Editor’s note: This is part of a series of profiles for fall 2019 commencement.
Jun Sasaki is always on the go, whether he is building off-road vehicles or planning events for charity. Originally from Wailuku, Hawaii, Sasaki values giving back to his community and helping other students get involved with organizations that they are passionate about, including through the Programming and Activities Board.
“One of the best parts about coming to ASU is the experiences and memories you make and being part of PAB allowed me to give that to other students while being able to enjoy it myself,” he said.
In addition to being a member of PAB, Sasaki was also involved with Changemaker Central, Fulton Ambassadors, Undergraduate Student Government, Inferno Insiders and Sun Devil Racing. Each of these organizations provided him with opportunities to work with other students who shared his academic and personal interests.
“I got involved in Sun Devil Racing because it was a good way to apply what I learned in class in a hands on-team competition.”
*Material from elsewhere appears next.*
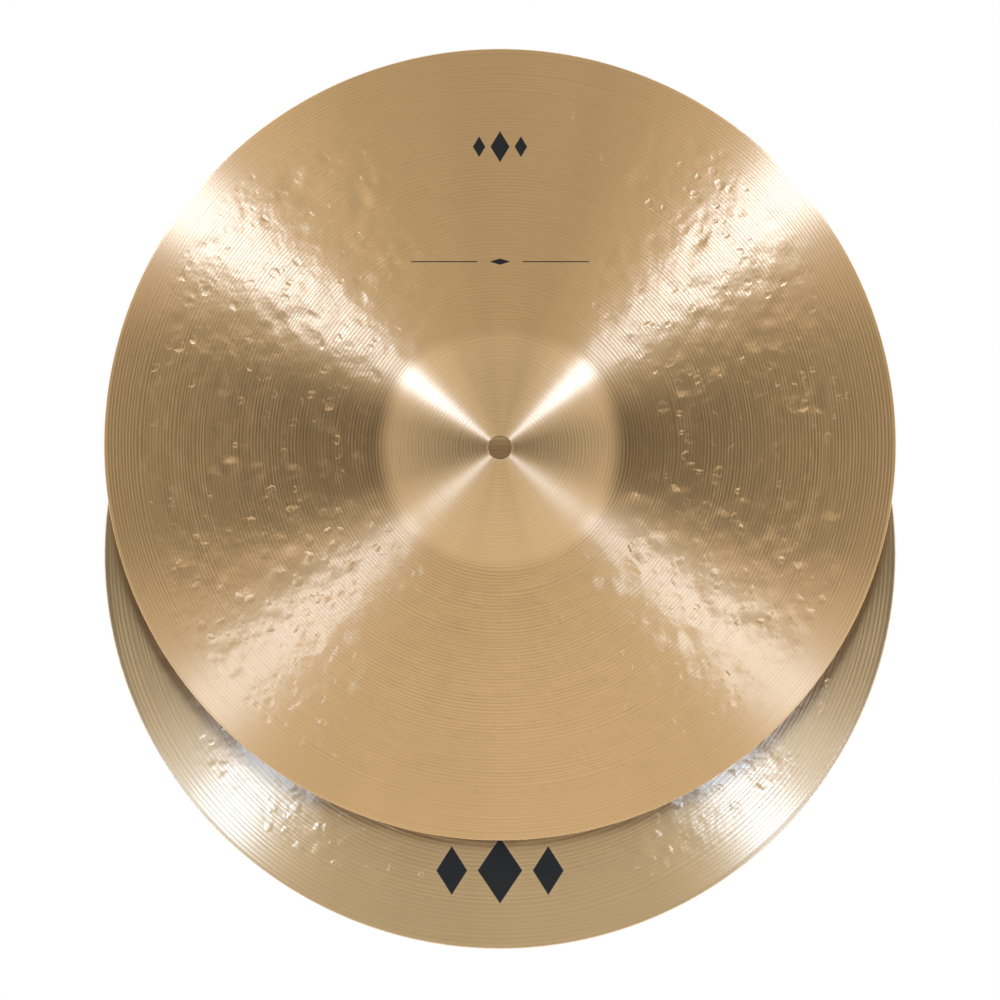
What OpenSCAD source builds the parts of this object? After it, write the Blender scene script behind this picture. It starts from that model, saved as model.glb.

Sasaki was the manager for the Sun Devil Racing team, which designs and builds an off-road vehicle for the annual Baja SAE Collegiate Design Series competition.
Sasaki is a member of the fall graduating class of 2019, completing a degree in mechanical engineering and a minor in business administration. As he closes this chapter of his Sun Devil life, he spoke to ASU Now about what he learned and his plans for the future.
Question: What was your “aha” moment, when you realized you wanted to study the field you majored in?
Answer: It was during high school when I was part of my FIRST and VEX robotics teams. Working with professionals from companies like Boeing and Maui Electric made me realize that I wanted to become an engineer. I was also always into building things and using my hands so I thought engineering or trade school would be perfect for me.
Q: What’s something you learned while at ASU — in the classroom or otherwise — that surprised you, that changed your perspective?
A: In addition to everything I learned in the classroom, there were other things ASU taught me. From various soft skills to time management, everything I’ve learned at ASU will be valuable for my personal development. Being open to all ideas and perspectives was probably the biggest thing I learned. We are all individuals with our own stories, but I think the world would be a better place if we were just a little more open-minded.
Q: Why did you choose ASU?
A: To be completely honest, I chose to come to ASU because of the Western Undergraduate Exchange scholarship, which made ASU an affordable option for me. My tuition here is only a little more than what I would have paid if I went to my home institution, and ASU gave me more options and opportunities.
Q: Which professor taught you the most important lesson while at ASU?
A: My thermodynamics and fluid mechanics professor, Dr. Pavlos Mikellides, was probably the toughest professor I’ve had while I was at ASU but he taught me the most in the amount of time I’ve had in his class.
Q: What’s the best piece of advice you’d give to those still in school?
A: Get involved and make friends. This is one of the last times you’ll be forced to interact and meet new people. Make connections and lifelong friends because these are the people that you will keep around in your life forever.
Q: What was your favorite spot on campus, whether for studying, meeting friends or just thinking about life?
A: My favorite spot on campus would have to be either the union or the SIM building (on ASU’s Polytechnic campus). These are the buildings where I spent the most amount of time and made the most memories at ASU. I also really enjoyed Sun Devil Stadium and being a Sun Devil football fan.
Q: What are your plans after graduation?
A: I have several offers for jobs and opportunities. I will be taking the winter break to make a decision on where I would like to be. I would also like to pursue an MBA within the next 5 to 10 years.
Q: If someone gave you $40 million to solve one problem on our planet, what would you tackle?
A: If I got $40 million to solve any one problem in the world, it would be to make education more accessible. It doesn’t matter whether it’s trade school, university or community college. I think if we can make education something anyone can access, it will solve all other problems naturally.